You’ve now come to see that in many cases datasets are not in the
ideal format/structure for analysis. You have learned some key concepts
in cleaning (tidying) and reshaping data so that data is in the ideal
format for computation and analysis. The tools you learned were largely
in the dplyr
and tidyr
packages.
It is often that case that the data you need will be distributed among a number of different dataset. Once you have a dataset(s) in good shape for analysis, you will often need to merge/join these datasets together.
Today we will learn some important concepts related to
merging/joining datasets and we will learn how to implement these
concepts using tools from the dplyr
package.
Let’s first load in the packages that we’ll need for today’s analysis.
library(tidyverse)
Often you will have multiple files containing data for the same project/study.

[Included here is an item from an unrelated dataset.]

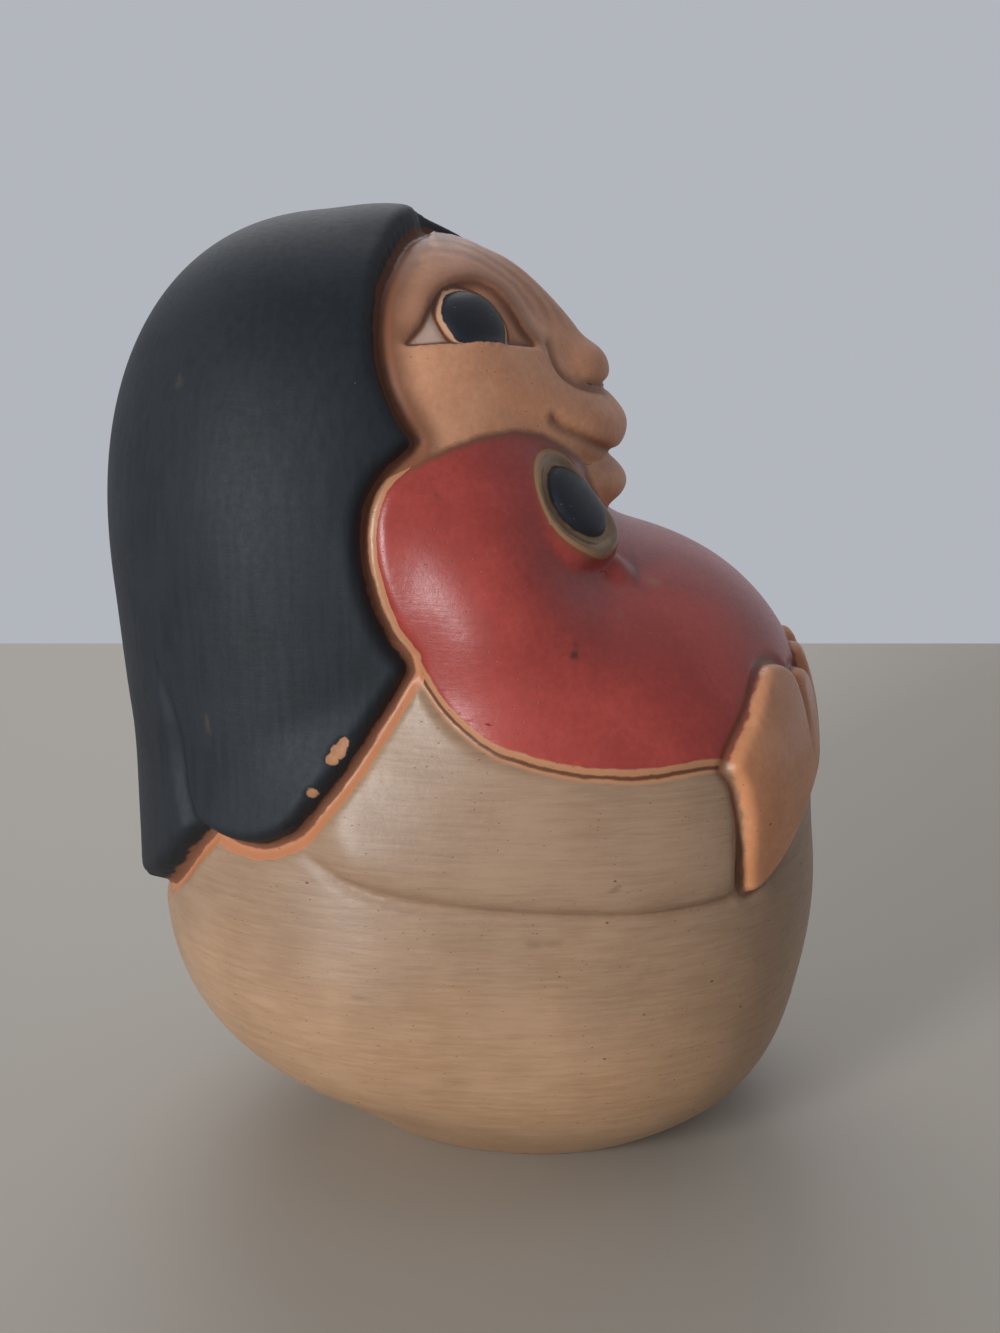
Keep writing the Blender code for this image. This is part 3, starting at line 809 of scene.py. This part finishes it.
def readFields(p):  # the hand's unevenness, the outlines as it drew them, and what lies inside each
    f = {
        "wobble": p.math("SUBTRACT", p.noise(2.6, detail=4), 0.5),
        "slow": p.math("SUBTRACT", p.noise(9.0, shift=3.0), 0.5),
        "cloud": p.noise(14, detail=4, shift=7.0),
        "grain": p.noise(0.9, detail=5, rough=0.7),
        "streak": p.noise(0.55, stretch=(14, 14, 1), detail=5, rough=0.7, shift=1.0),
        "iris": p.field("iris"),
        "seed": p.field("seed"),
        "eyeUp": p.field("eyeUp"),
    }
    for name, fine, broad in (("hair", 0.55, 0.3), ("bundle", 0.45, 0.4), ("hand", 0.5, 0.2),
                              ("crease", 0.5, 0.2), ("eye", 0.35, 0.1)):
        moved = p.math("ADD", p.field(name), p.math("MULTIPLY", f["wobble"], fine))
        f[name] = p.math("ADD", moved, p.math("MULTIPLY", f["slow"], broad))
    f["onRed"] = p.fade(f["bundle"], 0.1, -0.1)
    f["onFace"] = p.all(p.fade(f["crease"], -0.1, 0.1), f["onRed"])
    f["inRed"] = p.all(p.fade(f["crease"], 0.1, -0.1), p.fade(f["bundle"], -0.25, -0.4))
    f["inHair"] = p.fade(f["hair"], 0.12, -0.05)
    f["hairGroove"] = p.fade(f["hair"], *lines["hairGroove"])
    f["worn"] = p.math("ADD", f["iris"], p.math("MULTIPLY", f["wobble"], 0.7))
    inIris = p.fade(f["worn"], eye["iris"] + 0.1, eye["iris"] - 0.05)
    f["pupil"] = p.all(inIris, p.fade(f["eye"], 0.0, -0.2))
    f["seedPupil"] = p.fade(f["seed"], seed["pupil"] + 0.05, seed["pupil"] - 0.1)
    f["pits"] = pitted(p, f)
    return f


def paintBody(p, f):  # streaky cream slip, warmer near the foot
    tone = p.blend(f["streak"], f["cloud"], 0.55)
    up = p.put("ShaderNodeSeparateXYZ", p.put("ShaderNodeTexCoord").outputs["Object"]).outputs["Z"]
    lowDown = p.fade(p.math("ADD", up, p.math("MULTIPLY", f["slow"], 0.02)), 0.046, 0.012)
    colour = p.mix(lowDown, p.slipOf("cream", tone, 0.36, 0.66), p.slipOf("creamLow", tone, 0.36, 0.66))
    scratches = p.fade(p.noise(0.30, stretch=(16, 16, 1), detail=2, shift=5.0), 0.66, 0.78)
    return p.over(colour, slip["umber"], scratches, amount=strength["scratches"])


def paintFace(p, f, colour):  # skin, with the arcs of the burnishing stone over the eye, and painted shade in the nose and mouth creases
    skinColour = p.slipOf("skin", p.blend(f["cloud"], f["grain"], 0.7))
    waves = p.math("ADD", f["iris"], p.math("MULTIPLY", f["slow"], 3.0))
    waves = p.math("SINE", p.math("MULTIPLY", waves, 2.7))
    arcs = p.all(p.math("ADD", p.math("MULTIPLY", waves, 0.5), 0.5), p.fade(f["iris"], 7.0, 9.0),
                 p.fade(f["iris"], 17.0, 13.0), p.fade(f["eyeUp"], 1.0, 4.0))
    skinColour = p.over(skinColour, slip["umber"], arcs, amount=strength["arcs"])
    brow = p.all(p.fade(f["eyeUp"], 0.5, 4.5), p.fade(f["hair"], 0.5, 3.0))
    skinColour = p.over(skinColour, slip["umber"], brow, amount=strength["brow"])
    colour = p.over(colour, skinColour, f["onFace"])
    # painted shade along the crease beside the nose and under the upper lip
    return p.over(colour, slip["umber"], f["onFace"], p.field("lips"), amount=strength["lips"])


def paintBundle(p, f, colour):
    colour = p.over(colour, p.slipOf("red", p.blend(f["cloud"], f["grain"], 0.6)), f["inRed"])
    line = p.field("bundleLine")
    colour = p.over(colour, slip["rim"], line, p.between(f["bundle"], *lines["underBundle"]))
    colour = p.over(colour, slip["brown"], line, p.between(f["bundle"], *lines["underBundleDark"]))
    # painted shade along the crease under the sleeve
    crease = p.between(p.field("sleeve"), *lines["sleeve"], 0.4)
    offBundle = p.fade(p.field("bundle"), 2.0, 4.0)
    return p.over(colour, slip["umber"], crease, offBundle, amount=strength["sleeve"])


def paintHands(p, f, colour):
    tone = p.slipOf("hand", p.blend(f["cloud"], f["grain"], 0.7), 0.3, 0.6)
    colour = p.over(colour, tone, p.fade(f["hand"], 0.1, -0.1))
    edge = p.between(f["hand"], *lines["roundHand"], 0.25)
    colour = p.over(colour, slip["umber"], edge, amount=strength["hand"])
    return p.over(colour, slip["umber"], p.field("fingers"), amount=strength["fingers"])


def paintJaw(p, f, colour):
    jaw = p.between(f["crease"], *lines["jaw"], 0.3)
    return p.over(colour, slip["umber"], jaw, p.fade(f["bundle"], 0, -1), amount=strength["jaw"])


def paintEyes(p, f, colour):  # painted shade over the lid and inside the eye's edge, white corner, scored ring, worn rim and black iris
    iris = eye["iris"]
    # painted shade above the eye, along its upper lid
    lid = p.all(p.fade(f["eye"], 2.8, -0.2), f["onFace"], p.fade(f["eyeUp"], -2.2, -0.8))
    colour = p.over(colour, slip["umber"], lid, amount=strength["lid"])
    # painted shade inside the eye, darkest next to its cut edge
    inEye = p.fade(f["eye"], 0.0, -0.25)
    colour = p.over(colour, p.mix(p.fade(f["eye"], -0.2, -1.6), slip["umber"], slip["skin"][1]), inEye)
    white = p.all(p.fade(f["eye"], -0.35, -0.8), p.fade(f["iris"], iris + 0.9, iris + 1.1),
                  p.fade(p.field("eyeAlong"), 0.5, 0.0))
    colour = p.over(colour, slip["white"], white)
    ring = p.between(f["iris"], *(iris + off for off in lines["irisGroove"]))
    colour = p.over(colour, slip["brown"], inEye, ring)
    rim = p.between(f["worn"], *(iris + off for off in lines["irisRim"]), 0.1)
    colour = p.over(colour, slip["irisRim"], inEye, rim)
    return p.over(colour, slip["iris"], f["pupil"])


def paintSeed(p, f, colour):
    ring, dome = seed["ring"], seed["pupil"]
    around = p.fade(f["seed"], ring + 0.9, ring + 0.2)
    colour = p.over(colour, slip["umber"], around, amount=strength["seed"])
    colour = p.over(colour, slip["seedRim"], p.fade(f["seed"], ring + 0.25, ring + 0.1))
    tone = p.mix(p.fade(f["cloud"], 0.42, 0.58), slip["seedRing"], slip["seedRim"])
    colour = p.over(colour, tone, p.fade(f["seed"], ring - 0.1, ring - 0.25))
    colour = p.over(colour, slip["seedRim"], p.between(f["seed"], dome, dome + 0.35))
    return p.over(colour, slip["iris"], f["seedPupil"])


def paintHair(p, f, colour):  # bare clay shows along its edge, with painted shade darkening it beside the face
    besideRed, elsewhere = lines["besideHair"]
    band = p.math("LESS_THAN", f["hair"], p.number(f["onRed"], elsewhere, besideRed))
    bare = p.mix(f["onRed"], slip["bareClay"], slip["rim"])
    colour = p.over(colour, bare, band, p.rest(f["onFace"]))
    # painted shade on the face beside the hair, and on the bare clay in the groove there
    colour = p.over(colour, slip["umber"], f["onFace"], p.fade(f["hair"], 4.4, 1.4))
    colour = p.over(colour, slip["bareClayPaintedShade"], f["onFace"], p.between(f["hair"], 0.9, 1.9, 0.35))
    colour = p.over(colour, p.mix(f["onRed"], slip["umber"], slip["brown"]), f["hairGroove"])
    locks = p.noise(0.8, stretch=(1.2, 1.2, 14), detail=4, rough=0.6, shift=4.0)
    colour = p.over(colour, p.slipOf("hair", p.blend(locks, f["cloud"], 0.5), 0.4, 0.62), f["inHair"])
    flaked = p.fade(p.math("ADD", p.field("chips"), f["wobble"]), -0.08, 0.08)
    return p.over(colour, slip["rim"], flaked)


def paintWear(p, f, colour):  # painted shade in every hollow place, pits, and the stains and specks, among them painted shade and a painted highlight beside the bud
    # painted shade: umber darkens each hollow place, where shade falls
    hollowShade = p.fade(p.field("hollow"), 0.12, 0.75)
    colour = p.over(colour, slip["umber"], hollowShade, p.rest(f["inHair"]), amount=strength["hollowShade"])
    colour = p.over(colour, slip["umber"], f["pits"], amount=strength["pits"])
    # dark stains, and the painted shadow beside the bud
    colour = p.over(colour, slip["stainAndShade"], p.field("marks"), amount=0.8)
    # light specks, and the painted highlight below the bud
    return p.over(colour, slip["seedRim"], p.field("marks"), amount=-0.7)


def roughnessOf(p, f):
    rough = p.number(f["inRed"], p.number(f["onFace"], gloss["cream"], gloss["skin"]), gloss["red"])
    rough = p.number(f["inHair"], rough, gloss["hair"])
    rough = p.number(p.math("MAXIMUM", f["pupil"], f["seedPupil"]), rough, gloss["pupils"])
    uneven = p.math("MULTIPLY", p.math("SUBTRACT", f["grain"], 0.5), gloss["uneven"])
    inGroove = p.all(f["hairGroove"], p.rest(f["inHair"]))
    return p.number(inGroove, p.math("ADD", rough, uneven), gloss["grooves"])


def bumpOf(p, f):
    height = p.math("MULTIPLY", p.math("ADD", f["grain"], f["streak"]), 0.35)
    height = p.math("SUBTRACT", height, p.math("MULTIPLY", f["pits"], 0.5))
    height = p.math("ADD", height, p.math("MULTIPLY", p.noise(5, stretch=(2, 2, 1), shift=2.0), 0.9))
    bump = p.put("ShaderNodeBump")
    bump.inputs["Strength"].default_value = 0.35
    bump.inputs["Distance"].default_value = 0.00022
    p.feed(bump.inputs["Height"], height)
    return bump.outputs["Normal"]


def slipMaterial():
    material = bpy.data.materials.new("slipPaintedClay")
    material.use_nodes = True
    shader = material.node_tree.nodes["Principled BSDF"]
    p = Paint(material.node_tree)
    f = readFields(p)
    colour = paintBody(p, f)
    for coat in (paintFace, paintBundle, paintHands, paintJaw, paintEyes, paintSeed, paintHair, paintWear):
        colour = coat(p, f, colour)
    p.feed(shader.inputs["Base Color"], colour)
    p.feed(shader.inputs["Roughness"], roughnessOf(p, f))
    p.feed(shader.inputs["Normal"], bumpOf(p, f))
    shader.inputs["Specular IOR Level"].default_value = gloss["specular"]
    return material


def gritMaterial():
    material = bpy.data.materials.new("darkGrit")
    material.use_nodes = True
    shader = material.node_tree.nodes["Principled BSDF"]
    p = Paint(material.node_tree)
    tone = p.fade(p.noise(3, detail=1), 0.4, 0.6)
    p.feed(shader.inputs["Base Color"], p.mix(tone, slip["grit"], slip["umber"]))
    shader.inputs["Roughness"].default_value = gloss["grit"]
    return material


print("stage 5: grit in the clay")

grit = {  # the tree's inputs: kind and value
    "Grains per area": ("NodeSocketFloat", 8000.0),  # a square metre
    "Grain size": ("NodeSocketFloat", 0.00014),      # radius in metres
    "Flatness": ("NodeSocketFloat", 0.35),
    "Seed": ("NodeSocketInt", 7),
}
grainSizes = (0.35, 1.25)  # the smallest and the largest, as shares of the size above
grainLength = 1.7          # and how long each is for its width


def keepGritShare(mesh):  # the cream clay shows most of its grit, the burnished slips little
    def read(name):
        values = np.empty(len(mesh.vertices), np.float32)
        mesh.attributes[name].data.foreach_get("value", values)
        return values
    amount = np.where(read("bundle") > 0.8, 1.0, 0.18)
    amount = np.where(read("hair") < 2.2, 0.05, amount)
    amount = np.where((read("eye") < 0.5) | (read("seed") < 7.5), 0.0, amount)
    amount = np.where(readPlaces(mesh)[:, 2] < 0.002, 0.0, amount)
    keep(mesh, "gritShare", amount)


def gritTree(clayPaint, gritPaint):
    tree = bpy.data.node_groups.new("clayGrit", "GeometryNodeTree")
    side = tree.interface
    side.new_socket("Geometry", in_out="INPUT", socket_type="NodeSocketGeometry")
    for name, (kind, value) in grit.items():
        side.new_socket(name, in_out="INPUT", socket_type=kind).default_value = value
    side.new_socket("Geometry", in_out="OUTPUT", socket_type="NodeSocketGeometry")
    add, link = tree.nodes.new, tree.links.new
    start, end = add("NodeGroupInput"), add("NodeGroupOutput")

    def times(a, b):
        made = add("ShaderNodeMath")
        made.operation = "MULTIPLY"
        link(a, made.inputs[0])
        if isinstance(b, float):
            made.inputs[1].default_value = b
        else:
            link(b, made.inputs[1])
        return made.outputs[0]

    def painted(geometry, paint):
        made = add("GeometryNodeSetMaterial")
        made.inputs["Material"].default_value = paint
        link(geometry, made.inputs["Geometry"])
        return made.outputs["Geometry"]

    amount = add("GeometryNodeInputNamedAttribute")
    amount.data_type = "FLOAT"
    amount.inputs["Name"].default_value = "gritShare"
    strew = add("GeometryNodeDistributePointsOnFaces")
    link(start.outputs["Geometry"], strew.inputs["Mesh"])
    link(times(amount.outputs["Attribute"], start.outputs["Grains per area"]), strew.inputs["Density"])
    link(start.outputs["Seed"], strew.inputs["Seed"])
    grain = add("GeometryNodeMeshIcoSphere")
    grain.inputs["Subdivisions"].default_value = 1
    link(start.outputs["Grain size"], grain.inputs["Radius"])
    spread = add("FunctionNodeRandomValue")
    spread.data_type = "FLOAT"
    spread.inputs[2].default_value, spread.inputs[3].default_value = grainSizes
    link(start.outputs["Seed"], spread.inputs["Seed"])
    sizes = add("ShaderNodeCombineXYZ")
    link(times(spread.outputs[1], grainLength), sizes.inputs[0])
    link(spread.outputs[1], sizes.inputs[1])
    link(times(spread.outputs[1], start.outputs["Flatness"]), sizes.inputs[2])
    strewn = add("GeometryNodeInstanceOnPoints")
    link(strew.outputs["Points"], strewn.inputs["Points"])
    link(grain.outputs["Mesh"], strewn.inputs["Instance"])
    link(strew.outputs["Rotation"], strewn.inputs["Rotation"])
    link(sizes.outputs[0], strewn.inputs["Scale"])
    real = add("GeometryNodeRealizeInstances")
    link(strewn.outputs["Instances"], real.inputs["Geometry"])
    both = add("GeometryNodeJoinGeometry")
    link(painted(real.outputs["Geometry"], gritPaint), both.inputs["Geometry"])
    link(painted(start.outputs["Geometry"], clayPaint), both.inputs["Geometry"])
    link(both.outputs["Geometry"], end.inputs["Geometry"])
    return tree


def strewGrit(obj):
    keepGritShare(obj.data)
    tree = gritTree(slipMaterial(), gritMaterial())
    made = obj.modifiers.new("grit", "NODES")
    made.node_group = tree
    for item in tree.interface.items_tree:
        if item.in_out == "INPUT" and item.name in grit:
            made[item.identifier] = grit[item.name][1]
    graph = bpy.context.evaluated_depsgraph_get()
    whole = bpy.data.meshes.new_from_object(obj.evaluated_get(graph))
    obj.modifiers.clear()
    obj.data = whole


strewGrit(skin)
skin.name = "paintedFigurine"
print("whole triangles", sum(len(f.vertices) - 2 for f in skin.data.polygons))

print("stage 6: joining the frame")
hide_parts("figurine")
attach(skin, "root")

In these cases you will want to combine the multiple datasets into a single dataset.
Now, let’s learn how we do these types of operations.
You may have multiple related datasets that have the same variables (columns). Dealing with a single, combined dataset is much easier, so in this case you want to combine rows (observations).
Imagine you downloaded precipitation data for each of the 50 US states, with data for each state coming in its own individual files (i.e., one for each US state). If you wanted to conduct analysis you would likely want to create a single combined dataset. Working with a single dataset is much easier than if we had worked with 50 individual ones. This combined dataset would have the exact same columns (variables) as each of the individual datasets, though it had many more rows (observations).
bind_rows
The bind_rows
function, takes two datasets that have the
same columns (variables) and simply stacks them, one on top of the
other, to create a larger dataset.
Let’s load in two data files that each contain NOAA precipitation data. The first file has monthly precip for Massachusetts from 2015-2017 and the other file has the same but for New York.
precip_MA <- read_csv("https://stahlm.github.io/ENS_215/Data/precip_MA.csv")
precip_NY <- read_csv("https://stahlm.github.io/ENS_215/Data/precip_NY.csv")
Take a look at each dataset to confirm that they have the same variables (columns).
Ok, now it will be much easier to work with these datasets in R if
they are in a single data frame. We’ll do this with
bind_rows
precip_combined <- bind_rows(precip_MA, precip_NY)
Let’s keep precip_combined
as is now, since we will want
to use it later on in today’s exercises.
This stacked the datasets one on top of the other. Take a look to confirm all looks well.
You can bind more than two datasets at a time if you want. Simply add
any additional datasets to your bindrows()
function
call.
bindrows()
is smart and will bind two datasets even if
the columns are not in the same order. It will intelligently bind the
rows from the same column (variable) together.
Test this out. Switch the ordering of the columns in one of the data
frames (hint select()
can help you do this) and then bind
the two data frames to verify that the binding still works
correctly.
# Your code here
Since bind_rows()
binds rows from the same column
(variable) it can also deal with binding data frames that might only
have some columns in common. Try deleting (or adding) a column to one of
the data frames and then bind it to the other data frame. You’ll see
that missing data is dealt with by filling with NA
# Your code here
intersect
Image source: Wikipedia.org
The intersect()
function keeps the rows that appear in
both of the datasets under consideration.
There are many situations where we need to identify the rows in common between two (or more) datasets. A very common example is where you have two datasets containing names (e.g. states, elements, species) and you want to find the names that are in both datasets. An intersect operation allows you to do this.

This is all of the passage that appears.